Your objective:
It is required that all of the data be written out exactly.

Provided data:
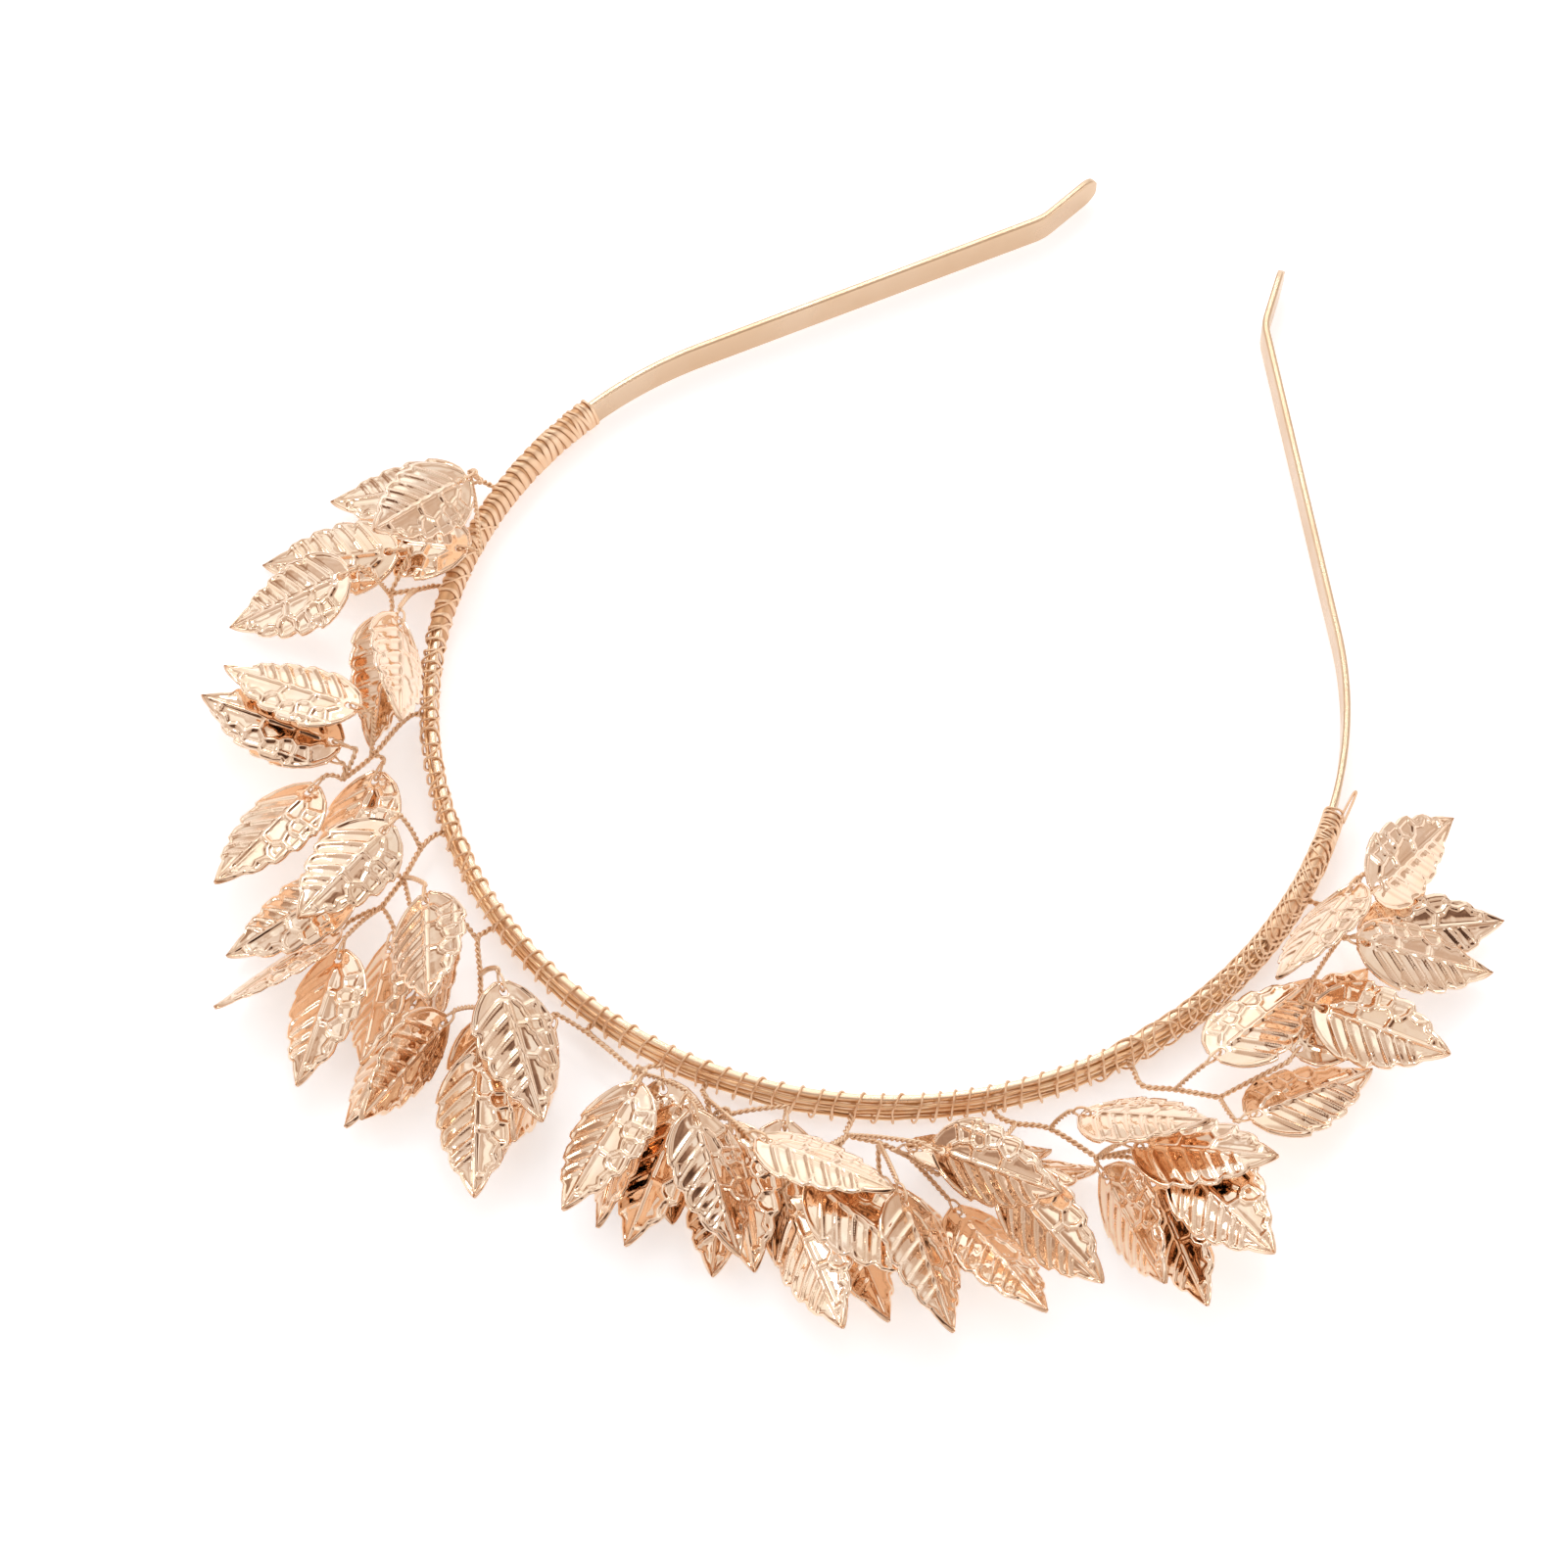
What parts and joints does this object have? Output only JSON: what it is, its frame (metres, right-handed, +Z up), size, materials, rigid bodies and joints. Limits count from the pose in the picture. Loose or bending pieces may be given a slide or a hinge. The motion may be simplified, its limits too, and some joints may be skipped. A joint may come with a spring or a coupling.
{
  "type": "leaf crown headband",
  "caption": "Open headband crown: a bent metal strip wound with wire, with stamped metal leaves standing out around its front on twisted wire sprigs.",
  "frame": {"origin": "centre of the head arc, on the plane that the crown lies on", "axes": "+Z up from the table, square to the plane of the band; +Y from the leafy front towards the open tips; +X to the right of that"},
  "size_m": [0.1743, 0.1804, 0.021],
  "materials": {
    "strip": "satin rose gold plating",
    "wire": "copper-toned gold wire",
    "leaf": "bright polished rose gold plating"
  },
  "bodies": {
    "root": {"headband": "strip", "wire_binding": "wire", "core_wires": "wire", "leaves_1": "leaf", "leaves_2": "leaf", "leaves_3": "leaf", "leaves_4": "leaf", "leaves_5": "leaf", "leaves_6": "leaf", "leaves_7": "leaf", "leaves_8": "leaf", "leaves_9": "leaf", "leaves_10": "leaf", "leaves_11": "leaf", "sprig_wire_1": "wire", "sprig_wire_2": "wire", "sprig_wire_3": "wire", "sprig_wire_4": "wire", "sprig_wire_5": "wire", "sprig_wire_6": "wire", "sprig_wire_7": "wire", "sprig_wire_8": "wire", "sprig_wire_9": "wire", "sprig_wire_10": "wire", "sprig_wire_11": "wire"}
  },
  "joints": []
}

Written solution:
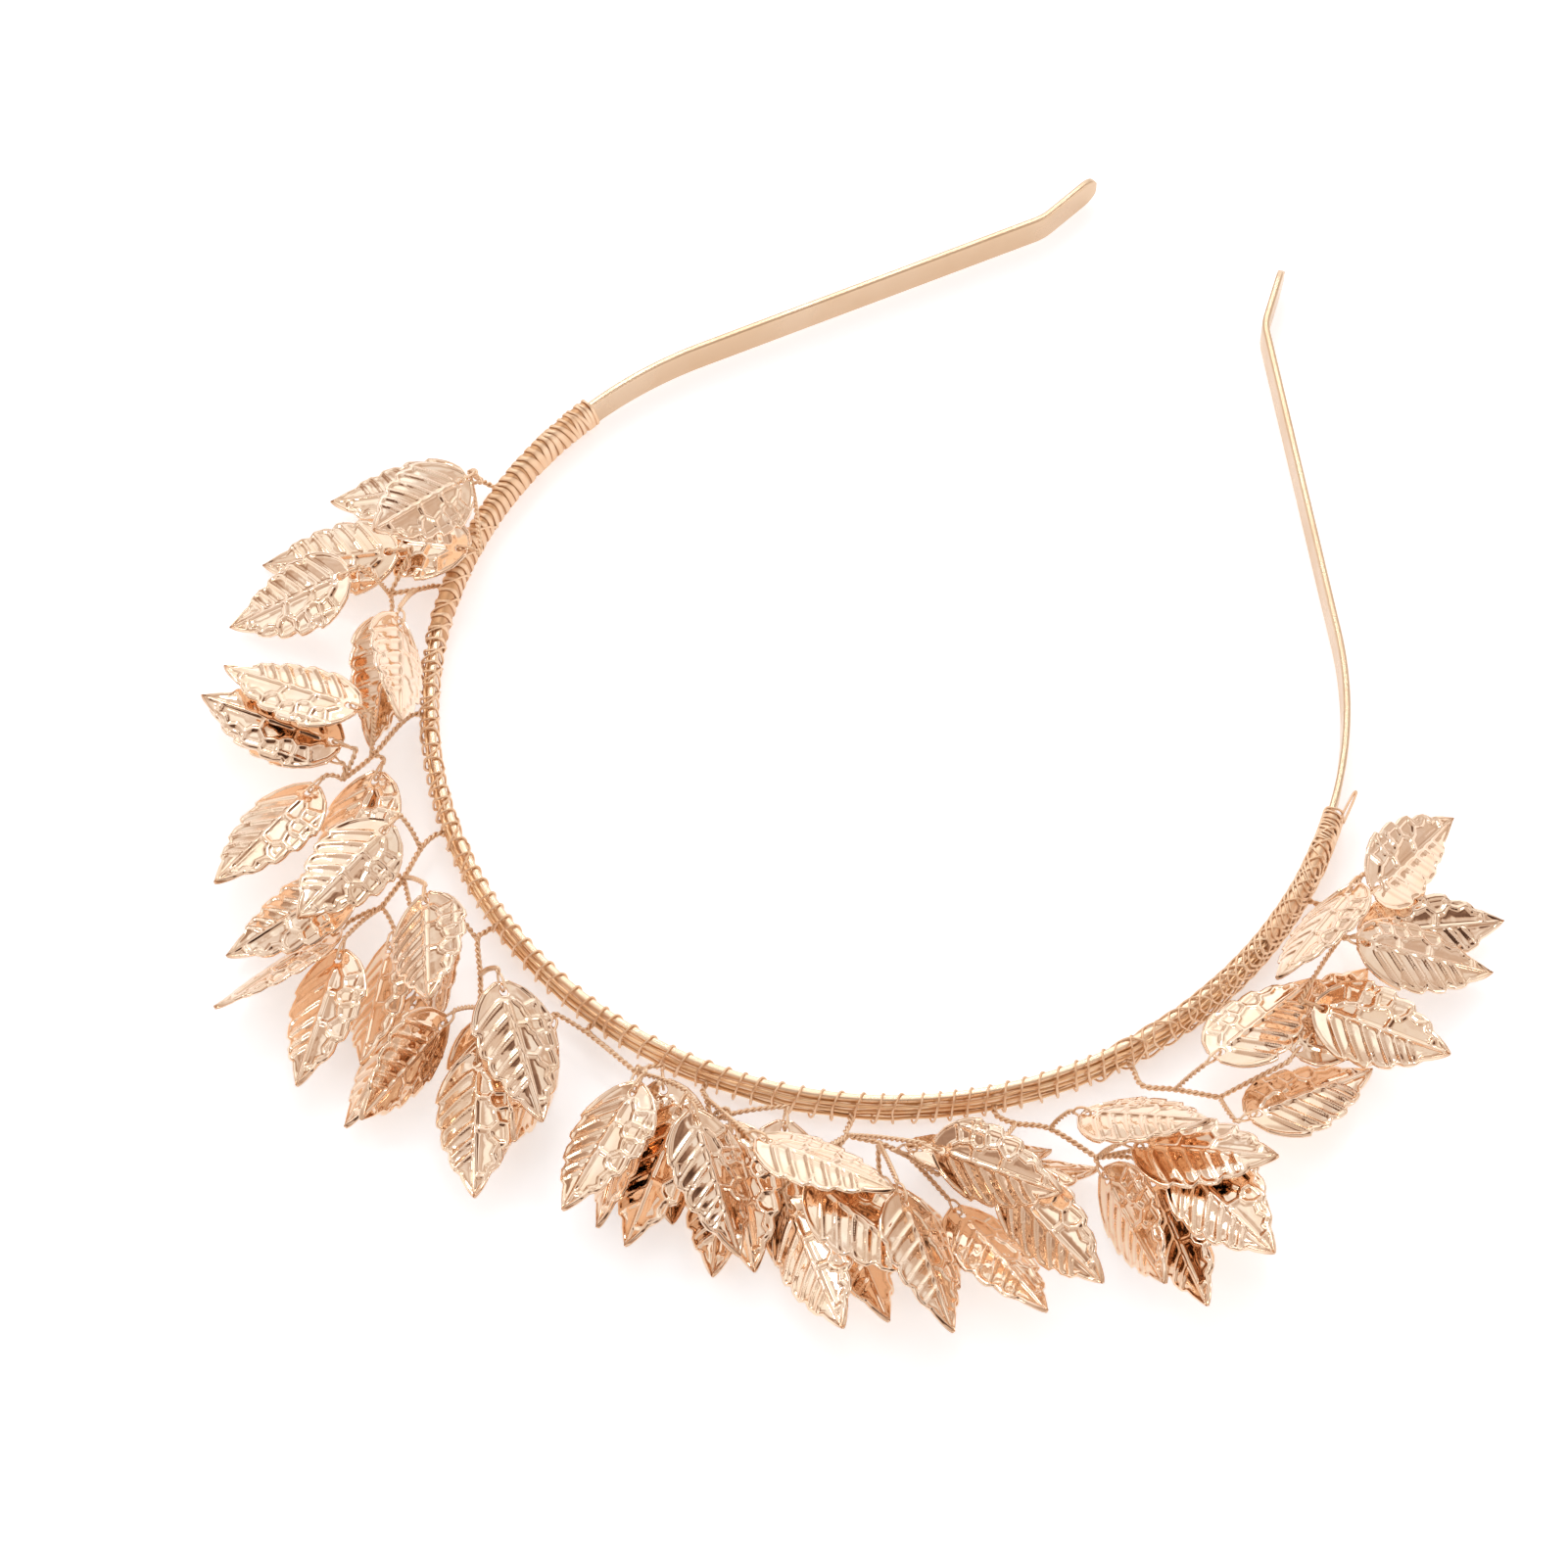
What parts and joints does this object have? Output only JSON: what it is, its frame (metres, right-handed, +Z up), size, materials, rigid bodies and joints. Limits count from the pose in the picture. Loose or bending pieces may be given a slide or a hinge. The motion may be simplified, its limits too, and some joints may be skipped. A joint may come with a spring or a coupling.
{
  "type": "leaf crown headband",
  "caption": "Open headband crown: a bent metal strip wound with wire, with stamped metal leaves standing out around its front on twisted wire sprigs.",
  "frame": {"origin": "centre of the head arc, on the plane that the crown lies on", "axes": "+Z up from the table, square to the plane of the band; +Y from the leafy front towards the open tips; +X to the right of that"},
  "size_m": [0.1743, 0.1804, 0.021],
  "materials": {
    "strip": "satin rose gold plating",
    "wire": "copper-toned gold wire",
    "leaf": "bright polished rose gold plating"
  },
  "bodies": {
    "root": {"headband": "strip", "wire_binding": "wire", "core_wires": "wire", "leaves_1": "leaf", "leaves_2": "leaf", "leaves_3": "leaf", "leaves_4": "leaf", "leaves_5": "leaf", "leaves_6": "leaf", "leaves_7": "leaf", "leaves_8": "leaf", "leaves_9": "leaf", "leaves_10": "leaf", "leaves_11": "leaf", "sprig_wire_1": "wire", "sprig_wire_2": "wire", "sprig_wire_3": "wire", "sprig_wire_4": "wire", "sprig_wire_5": "wire", "sprig_wire_6": "wire", "sprig_wire_7": "wire", "sprig_wire_8": "wire", "sprig_wire_9": "wire", "sprig_wire_10": "wire", "sprig_wire_11": "wire"}
  },
  "joints": []
}